▶ SOURCE EXCERPT
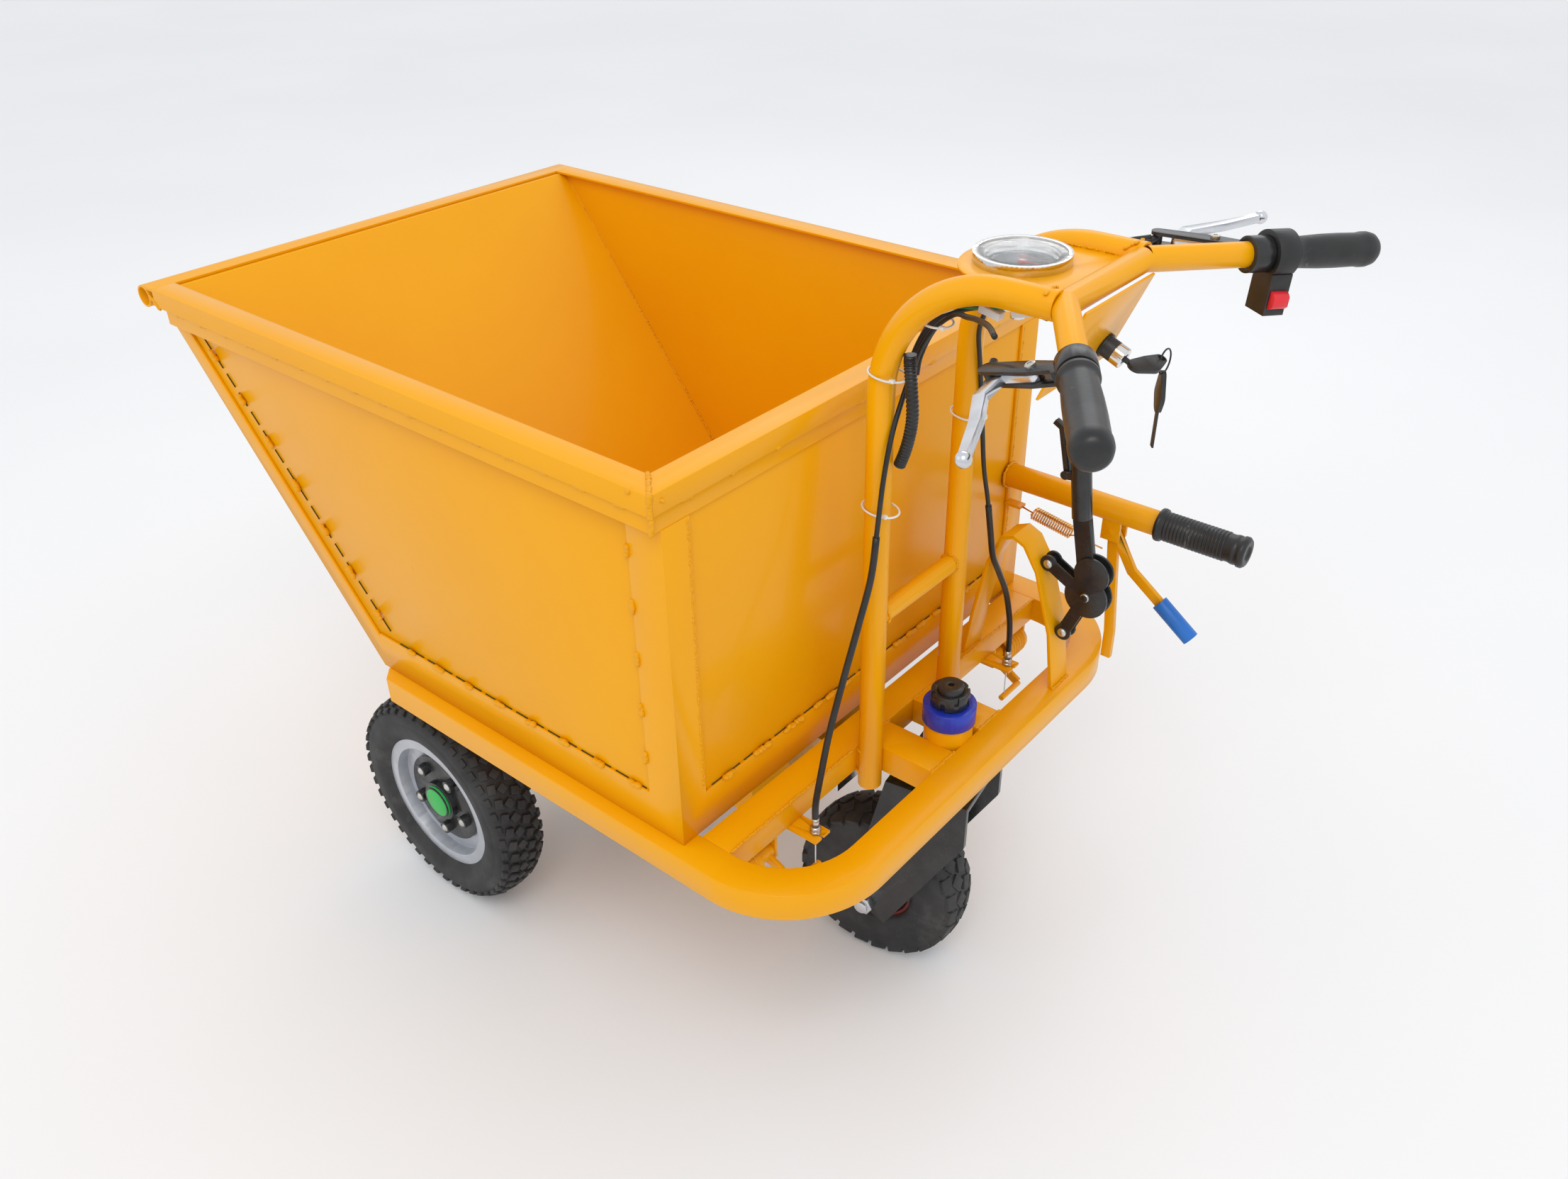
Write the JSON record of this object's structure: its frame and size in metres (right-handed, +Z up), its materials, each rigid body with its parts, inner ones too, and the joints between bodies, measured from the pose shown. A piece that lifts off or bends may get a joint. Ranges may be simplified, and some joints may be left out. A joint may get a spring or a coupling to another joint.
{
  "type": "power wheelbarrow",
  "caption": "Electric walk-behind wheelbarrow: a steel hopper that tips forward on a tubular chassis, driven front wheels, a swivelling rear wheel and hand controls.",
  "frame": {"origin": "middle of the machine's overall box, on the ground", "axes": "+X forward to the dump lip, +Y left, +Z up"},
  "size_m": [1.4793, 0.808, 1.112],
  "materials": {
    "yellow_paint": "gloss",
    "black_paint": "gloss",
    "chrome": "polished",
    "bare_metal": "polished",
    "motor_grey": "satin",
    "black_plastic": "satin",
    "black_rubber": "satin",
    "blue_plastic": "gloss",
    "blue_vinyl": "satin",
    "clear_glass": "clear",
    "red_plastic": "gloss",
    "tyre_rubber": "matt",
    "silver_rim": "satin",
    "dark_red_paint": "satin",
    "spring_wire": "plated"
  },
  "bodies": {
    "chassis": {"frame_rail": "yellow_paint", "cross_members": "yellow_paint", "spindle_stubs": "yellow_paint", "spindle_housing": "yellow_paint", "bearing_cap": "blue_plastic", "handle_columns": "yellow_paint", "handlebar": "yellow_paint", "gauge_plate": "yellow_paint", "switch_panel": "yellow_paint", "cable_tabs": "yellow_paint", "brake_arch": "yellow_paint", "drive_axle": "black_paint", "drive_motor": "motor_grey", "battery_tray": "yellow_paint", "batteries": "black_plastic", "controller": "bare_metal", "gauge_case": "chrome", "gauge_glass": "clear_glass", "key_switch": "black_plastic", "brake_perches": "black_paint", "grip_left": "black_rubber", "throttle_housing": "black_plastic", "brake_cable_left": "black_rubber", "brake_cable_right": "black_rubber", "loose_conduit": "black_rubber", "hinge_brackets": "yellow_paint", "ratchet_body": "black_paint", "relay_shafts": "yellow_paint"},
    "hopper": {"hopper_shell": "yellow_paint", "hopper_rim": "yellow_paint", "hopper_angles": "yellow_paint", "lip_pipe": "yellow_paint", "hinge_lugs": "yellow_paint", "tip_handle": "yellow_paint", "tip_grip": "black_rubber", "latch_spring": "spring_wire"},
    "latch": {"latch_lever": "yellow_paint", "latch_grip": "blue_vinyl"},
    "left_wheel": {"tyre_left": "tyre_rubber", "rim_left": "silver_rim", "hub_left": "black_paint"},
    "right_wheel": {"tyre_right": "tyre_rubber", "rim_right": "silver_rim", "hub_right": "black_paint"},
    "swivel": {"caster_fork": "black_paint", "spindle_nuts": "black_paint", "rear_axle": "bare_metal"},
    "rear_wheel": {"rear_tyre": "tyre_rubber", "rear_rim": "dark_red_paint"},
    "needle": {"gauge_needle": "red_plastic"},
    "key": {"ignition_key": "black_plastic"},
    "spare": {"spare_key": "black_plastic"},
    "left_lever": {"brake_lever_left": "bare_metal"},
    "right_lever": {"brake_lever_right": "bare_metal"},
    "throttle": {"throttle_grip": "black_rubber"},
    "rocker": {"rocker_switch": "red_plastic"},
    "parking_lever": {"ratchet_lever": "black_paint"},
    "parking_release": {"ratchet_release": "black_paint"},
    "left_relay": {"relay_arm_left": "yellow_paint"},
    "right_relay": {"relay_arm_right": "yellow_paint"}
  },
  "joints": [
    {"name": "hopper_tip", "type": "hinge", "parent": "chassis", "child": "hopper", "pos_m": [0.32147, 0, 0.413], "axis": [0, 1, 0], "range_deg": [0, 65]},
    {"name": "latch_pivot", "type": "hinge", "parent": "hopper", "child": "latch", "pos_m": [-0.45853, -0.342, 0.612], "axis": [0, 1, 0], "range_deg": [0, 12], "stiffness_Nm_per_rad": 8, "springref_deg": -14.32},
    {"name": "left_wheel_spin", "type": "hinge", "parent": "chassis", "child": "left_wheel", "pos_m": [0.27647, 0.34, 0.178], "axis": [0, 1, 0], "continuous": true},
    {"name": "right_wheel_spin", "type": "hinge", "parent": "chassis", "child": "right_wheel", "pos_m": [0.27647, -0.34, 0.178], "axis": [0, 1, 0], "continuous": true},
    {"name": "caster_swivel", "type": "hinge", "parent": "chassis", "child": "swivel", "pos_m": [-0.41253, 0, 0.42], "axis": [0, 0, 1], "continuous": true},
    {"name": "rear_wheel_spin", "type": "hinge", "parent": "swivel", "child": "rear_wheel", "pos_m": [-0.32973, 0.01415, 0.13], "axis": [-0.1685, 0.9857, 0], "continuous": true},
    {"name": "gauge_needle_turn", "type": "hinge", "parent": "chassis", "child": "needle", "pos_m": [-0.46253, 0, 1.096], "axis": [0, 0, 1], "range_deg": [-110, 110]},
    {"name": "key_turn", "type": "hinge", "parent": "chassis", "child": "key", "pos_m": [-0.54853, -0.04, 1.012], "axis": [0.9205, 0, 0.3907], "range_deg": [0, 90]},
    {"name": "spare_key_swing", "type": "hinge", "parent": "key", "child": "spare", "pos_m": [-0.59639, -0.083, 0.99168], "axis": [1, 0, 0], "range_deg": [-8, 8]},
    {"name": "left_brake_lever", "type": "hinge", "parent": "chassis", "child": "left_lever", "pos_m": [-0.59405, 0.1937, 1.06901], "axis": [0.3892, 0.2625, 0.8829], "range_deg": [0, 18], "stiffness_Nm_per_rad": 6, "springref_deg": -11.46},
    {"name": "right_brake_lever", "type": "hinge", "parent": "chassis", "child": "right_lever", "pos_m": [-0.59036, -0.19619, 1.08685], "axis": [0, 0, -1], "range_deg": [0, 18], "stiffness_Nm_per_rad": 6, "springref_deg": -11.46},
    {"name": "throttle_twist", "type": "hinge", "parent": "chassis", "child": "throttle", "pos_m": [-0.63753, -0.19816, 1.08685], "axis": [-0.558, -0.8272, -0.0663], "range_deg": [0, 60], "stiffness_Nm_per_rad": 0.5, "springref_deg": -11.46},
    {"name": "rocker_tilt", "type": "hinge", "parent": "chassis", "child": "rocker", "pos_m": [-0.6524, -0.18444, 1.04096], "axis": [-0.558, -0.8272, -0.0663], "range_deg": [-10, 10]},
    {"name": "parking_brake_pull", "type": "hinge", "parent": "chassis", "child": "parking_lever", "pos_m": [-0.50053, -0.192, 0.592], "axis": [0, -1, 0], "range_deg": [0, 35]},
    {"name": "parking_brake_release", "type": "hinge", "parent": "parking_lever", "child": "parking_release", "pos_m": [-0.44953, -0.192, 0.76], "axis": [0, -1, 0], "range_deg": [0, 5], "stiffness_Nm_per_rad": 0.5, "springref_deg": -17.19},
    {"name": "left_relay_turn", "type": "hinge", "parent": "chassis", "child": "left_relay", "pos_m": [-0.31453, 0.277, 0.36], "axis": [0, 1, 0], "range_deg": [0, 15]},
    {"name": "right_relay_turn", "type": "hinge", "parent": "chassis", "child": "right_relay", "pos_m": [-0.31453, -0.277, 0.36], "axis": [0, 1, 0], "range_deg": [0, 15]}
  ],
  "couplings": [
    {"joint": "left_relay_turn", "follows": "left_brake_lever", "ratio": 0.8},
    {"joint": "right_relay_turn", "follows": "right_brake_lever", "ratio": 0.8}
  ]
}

▶ REQUIRED WORK
All of the lines above must be returned exactly.

▶ ANSWER TO THIS EXERCISE
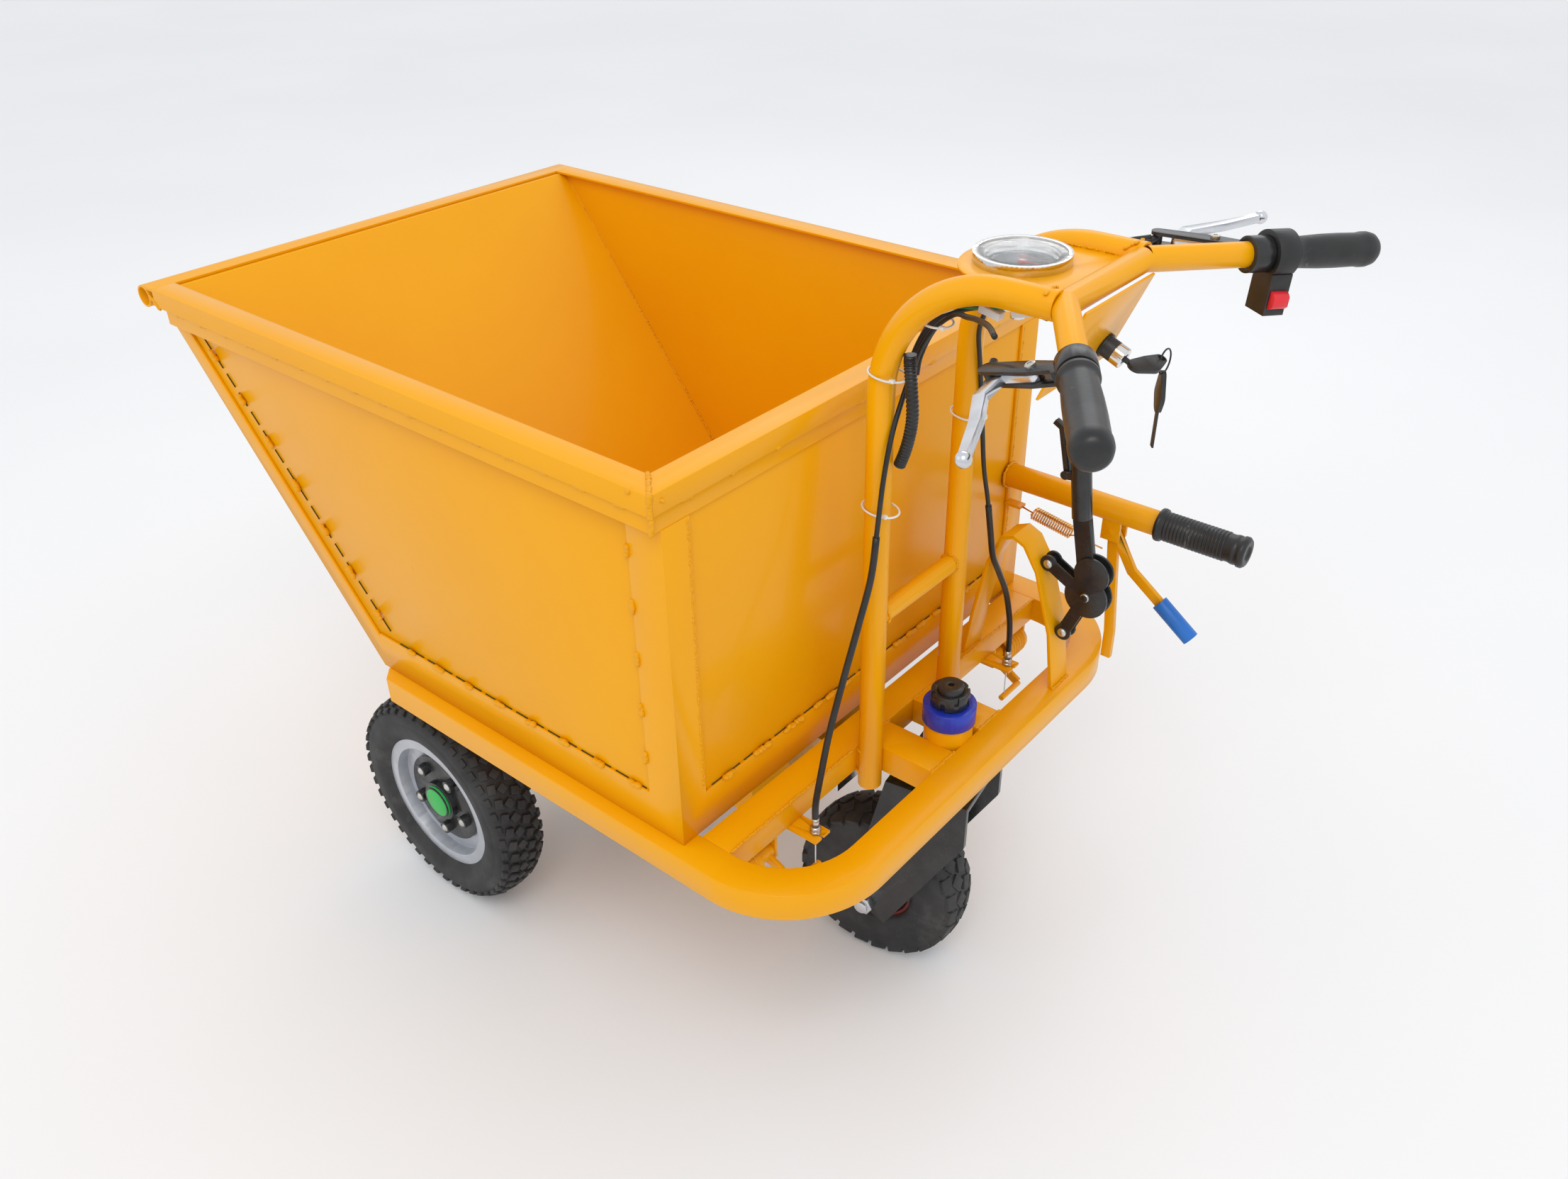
Write the JSON record of this object's structure: its frame and size in metres (right-handed, +Z up), its materials, each rigid body with its parts, inner ones too, and the joints between bodies, measured from the pose shown. A piece that lifts off or bends may get a joint. Ranges may be simplified, and some joints may be left out. A joint may get a spring or a coupling to another joint.
{
  "type": "power wheelbarrow",
  "caption": "Electric walk-behind wheelbarrow: a steel hopper that tips forward on a tubular chassis, driven front wheels, a swivelling rear wheel and hand controls.",
  "frame": {"origin": "middle of the machine's overall box, on the ground", "axes": "+X forward to the dump lip, +Y left, +Z up"},
  "size_m": [1.4793, 0.808, 1.112],
  "materials": {
    "yellow_paint": "gloss",
    "black_paint": "gloss",
    "chrome": "polished",
    "bare_metal": "polished",
    "motor_grey": "satin",
    "black_plastic": "satin",
    "black_rubber": "satin",
    "blue_plastic": "gloss",
    "blue_vinyl": "satin",
    "clear_glass": "clear",
    "red_plastic": "gloss",
    "tyre_rubber": "matt",
    "silver_rim": "satin",
    "dark_red_paint": "satin",
    "spring_wire": "plated"
  },
  "bodies": {
    "chassis": {"frame_rail": "yellow_paint", "cross_members": "yellow_paint", "spindle_stubs": "yellow_paint", "spindle_housing": "yellow_paint", "bearing_cap": "blue_plastic", "handle_columns": "yellow_paint", "handlebar": "yellow_paint", "gauge_plate": "yellow_paint", "switch_panel": "yellow_paint", "cable_tabs": "yellow_paint", "brake_arch": "yellow_paint", "drive_axle": "black_paint", "drive_motor": "motor_grey", "battery_tray": "yellow_paint", "batteries": "black_plastic", "controller": "bare_metal", "gauge_case": "chrome", "gauge_glass": "clear_glass", "key_switch": "black_plastic", "brake_perches": "black_paint", "grip_left": "black_rubber", "throttle_housing": "black_plastic", "brake_cable_left": "black_rubber", "brake_cable_right": "black_rubber", "loose_conduit": "black_rubber", "hinge_brackets": "yellow_paint", "ratchet_body": "black_paint", "relay_shafts": "yellow_paint"},
    "hopper": {"hopper_shell": "yellow_paint", "hopper_rim": "yellow_paint", "hopper_angles": "yellow_paint", "lip_pipe": "yellow_paint", "hinge_lugs": "yellow_paint", "tip_handle": "yellow_paint", "tip_grip": "black_rubber", "latch_spring": "spring_wire"},
    "latch": {"latch_lever": "yellow_paint", "latch_grip": "blue_vinyl"},
    "left_wheel": {"tyre_left": "tyre_rubber", "rim_left": "silver_rim", "hub_left": "black_paint"},
    "right_wheel": {"tyre_right": "tyre_rubber", "rim_right": "silver_rim", "hub_right": "black_paint"},
    "swivel": {"caster_fork": "black_paint", "spindle_nuts": "black_paint", "rear_axle": "bare_metal"},
    "rear_wheel": {"rear_tyre": "tyre_rubber", "rear_rim": "dark_red_paint"},
    "needle": {"gauge_needle": "red_plastic"},
    "key": {"ignition_key": "black_plastic"},
    "spare": {"spare_key": "black_plastic"},
    "left_lever": {"brake_lever_left": "bare_metal"},
    "right_lever": {"brake_lever_right": "bare_metal"},
    "throttle": {"throttle_grip": "black_rubber"},
    "rocker": {"rocker_switch": "red_plastic"},
    "parking_lever": {"ratchet_lever": "black_paint"},
    "parking_release": {"ratchet_release": "black_paint"},
    "left_relay": {"relay_arm_left": "yellow_paint"},
    "right_relay": {"relay_arm_right": "yellow_paint"}
  },
  "joints": [
    {"name": "hopper_tip", "type": "hinge", "parent": "chassis", "child": "hopper", "pos_m": [0.32147, 0, 0.413], "axis": [0, 1, 0], "range_deg": [0, 65]},
    {"name": "latch_pivot", "type": "hinge", "parent": "hopper", "child": "latch", "pos_m": [-0.45853, -0.342, 0.612], "axis": [0, 1, 0], "range_deg": [0, 12], "stiffness_Nm_per_rad": 8, "springref_deg": -14.32},
    {"name": "left_wheel_spin", "type": "hinge", "parent": "chassis", "child": "left_wheel", "pos_m": [0.27647, 0.34, 0.178], "axis": [0, 1, 0], "continuous": true},
    {"name": "right_wheel_spin", "type": "hinge", "parent": "chassis", "child": "right_wheel", "pos_m": [0.27647, -0.34, 0.178], "axis": [0, 1, 0], "continuous": true},
    {"name": "caster_swivel", "type": "hinge", "parent": "chassis", "child": "swivel", "pos_m": [-0.41253, 0, 0.42], "axis": [0, 0, 1], "continuous": true},
    {"name": "rear_wheel_spin", "type": "hinge", "parent": "swivel", "child": "rear_wheel", "pos_m": [-0.32973, 0.01415, 0.13], "axis": [-0.1685, 0.9857, 0], "continuous": true},
    {"name": "gauge_needle_turn", "type": "hinge", "parent": "chassis", "child": "needle", "pos_m": [-0.46253, 0, 1.096], "axis": [0, 0, 1], "range_deg": [-110, 110]},
    {"name": "key_turn", "type": "hinge", "parent": "chassis", "child": "key", "pos_m": [-0.54853, -0.04, 1.012], "axis": [0.9205, 0, 0.3907], "range_deg": [0, 90]},
    {"name": "spare_key_swing", "type": "hinge", "parent": "key", "child": "spare", "pos_m": [-0.59639, -0.083, 0.99168], "axis": [1, 0, 0], "range_deg": [-8, 8]},
    {"name": "left_brake_lever", "type": "hinge", "parent": "chassis", "child": "left_lever", "pos_m": [-0.59405, 0.1937, 1.06901], "axis": [0.3892, 0.2625, 0.8829], "range_deg": [0, 18], "stiffness_Nm_per_rad": 6, "springref_deg": -11.46},
    {"name": "right_brake_lever", "type": "hinge", "parent": "chassis", "child": "right_lever", "pos_m": [-0.59036, -0.19619, 1.08685], "axis": [0, 0, -1], "range_deg": [0, 18], "stiffness_Nm_per_rad": 6, "springref_deg": -11.46},
    {"name": "throttle_twist", "type": "hinge", "parent": "chassis", "child": "throttle", "pos_m": [-0.63753, -0.19816, 1.08685], "axis": [-0.558, -0.8272, -0.0663], "range_deg": [0, 60], "stiffness_Nm_per_rad": 0.5, "springref_deg": -11.46},
    {"name": "rocker_tilt", "type": "hinge", "parent": "chassis", "child": "rocker", "pos_m": [-0.6524, -0.18444, 1.04096], "axis": [-0.558, -0.8272, -0.0663], "range_deg": [-10, 10]},
    {"name": "parking_brake_pull", "type": "hinge", "parent": "chassis", "child": "parking_lever", "pos_m": [-0.50053, -0.192, 0.592], "axis": [0, -1, 0], "range_deg": [0, 35]},
    {"name": "parking_brake_release", "type": "hinge", "parent": "parking_lever", "child": "parking_release", "pos_m": [-0.44953, -0.192, 0.76], "axis": [0, -1, 0], "range_deg": [0, 5], "stiffness_Nm_per_rad": 0.5, "springref_deg": -17.19},
    {"name": "left_relay_turn", "type": "hinge", "parent": "chassis", "child": "left_relay", "pos_m": [-0.31453, 0.277, 0.36], "axis": [0, 1, 0], "range_deg": [0, 15]},
    {"name": "right_relay_turn", "type": "hinge", "parent": "chassis", "child": "right_relay", "pos_m": [-0.31453, -0.277, 0.36], "axis": [0, 1, 0], "range_deg": [0, 15]}
  ],
  "couplings": [
    {"joint": "left_relay_turn", "follows": "left_brake_lever", "ratio": 0.8},
    {"joint": "right_relay_turn", "follows": "right_brake_lever", "ratio": 0.8}
  ]
}